While our findings may shed light on the dopaminergic neurotransmission pathways, our research has some limitations. As the study lacked a control group, we were unable to conduct a case-control study for the associations and determine if the SNPs also played a role in depression. In addition, the diversity of antidepressants taken may have impacted the response seen in our patient cohort. As the patients were seen by psychiatrists and not by physicians, the patient records are focused on the depression score and improvement of the study period, rather than providing a comprehensive medical report. Building on our results, we would suggest to further investigate, include more clinically relevant information, and consider the contribution of dopamine D4 receptors to the response to antidepressants.
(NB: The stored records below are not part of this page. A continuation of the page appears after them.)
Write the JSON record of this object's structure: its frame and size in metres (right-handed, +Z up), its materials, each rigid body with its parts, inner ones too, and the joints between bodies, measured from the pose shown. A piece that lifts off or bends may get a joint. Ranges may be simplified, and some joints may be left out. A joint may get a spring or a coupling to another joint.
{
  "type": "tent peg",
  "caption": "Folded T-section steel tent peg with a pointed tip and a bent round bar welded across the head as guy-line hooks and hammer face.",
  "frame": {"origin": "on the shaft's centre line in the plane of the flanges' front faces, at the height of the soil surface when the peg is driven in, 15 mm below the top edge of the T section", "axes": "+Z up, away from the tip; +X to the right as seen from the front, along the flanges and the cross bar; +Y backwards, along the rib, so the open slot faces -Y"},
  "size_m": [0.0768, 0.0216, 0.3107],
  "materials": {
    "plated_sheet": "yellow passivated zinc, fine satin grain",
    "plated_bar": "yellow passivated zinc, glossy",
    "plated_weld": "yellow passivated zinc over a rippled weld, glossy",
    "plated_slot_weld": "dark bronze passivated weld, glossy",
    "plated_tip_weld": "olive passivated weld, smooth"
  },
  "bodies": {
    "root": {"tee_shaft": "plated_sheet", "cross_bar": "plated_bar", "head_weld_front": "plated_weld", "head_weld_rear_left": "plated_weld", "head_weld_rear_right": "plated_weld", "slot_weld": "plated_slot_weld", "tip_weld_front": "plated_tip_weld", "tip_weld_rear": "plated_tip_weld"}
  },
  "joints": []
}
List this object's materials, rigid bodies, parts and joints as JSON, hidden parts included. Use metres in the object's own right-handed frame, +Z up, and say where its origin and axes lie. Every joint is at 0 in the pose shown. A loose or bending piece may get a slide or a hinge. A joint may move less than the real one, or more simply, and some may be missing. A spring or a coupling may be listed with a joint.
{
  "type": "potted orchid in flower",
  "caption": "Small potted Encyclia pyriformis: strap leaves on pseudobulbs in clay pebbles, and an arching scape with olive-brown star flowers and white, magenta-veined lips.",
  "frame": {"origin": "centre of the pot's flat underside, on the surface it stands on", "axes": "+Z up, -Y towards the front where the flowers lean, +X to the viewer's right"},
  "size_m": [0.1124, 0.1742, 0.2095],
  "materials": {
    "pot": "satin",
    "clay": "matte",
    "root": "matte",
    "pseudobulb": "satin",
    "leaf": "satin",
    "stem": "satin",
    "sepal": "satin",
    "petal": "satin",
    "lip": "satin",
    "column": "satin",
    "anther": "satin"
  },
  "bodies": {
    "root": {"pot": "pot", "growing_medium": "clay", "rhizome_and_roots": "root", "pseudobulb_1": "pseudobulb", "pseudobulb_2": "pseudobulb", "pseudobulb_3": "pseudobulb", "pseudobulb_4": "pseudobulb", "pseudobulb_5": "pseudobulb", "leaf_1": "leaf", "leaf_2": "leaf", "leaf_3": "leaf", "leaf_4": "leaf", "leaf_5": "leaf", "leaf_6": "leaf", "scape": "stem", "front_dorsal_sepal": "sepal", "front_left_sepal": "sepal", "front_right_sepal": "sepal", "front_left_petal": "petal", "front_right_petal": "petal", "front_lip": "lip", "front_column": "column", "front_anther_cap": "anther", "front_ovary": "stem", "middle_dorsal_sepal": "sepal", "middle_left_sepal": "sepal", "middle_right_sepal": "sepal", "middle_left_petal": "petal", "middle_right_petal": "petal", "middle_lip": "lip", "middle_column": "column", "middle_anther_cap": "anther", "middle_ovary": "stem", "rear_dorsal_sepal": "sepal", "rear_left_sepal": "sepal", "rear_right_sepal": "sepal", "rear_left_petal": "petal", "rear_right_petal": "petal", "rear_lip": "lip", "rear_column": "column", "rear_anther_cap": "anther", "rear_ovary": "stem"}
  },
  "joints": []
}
As we hypothesize the habenuloid complex playing a role in the dopaminergic neurotransmission response, we would highlight a special focus in this interaction when expanding the scope of the study.

5. Conclusions

In this cohort study, we investigated the possible existence of associations between genotypes of variants of genes encoding dopaminergic neurotransmission proteins and the response to antidepressant treatment of patients with major depressive disorder who had for at least 6 months been off treatment. The results of this study are suggestive to explore further the impact DRD4 rs11246226 has on antidepressant response. The associations found in DRD2 rs6275, MAOB rs1799836, and SLC6A3 rs40184 are also worth investigating further. Our findings add to our hypothesis that dopamine D4 receptors in the amygdala and in the habenula may play a role in the response to antidepressants.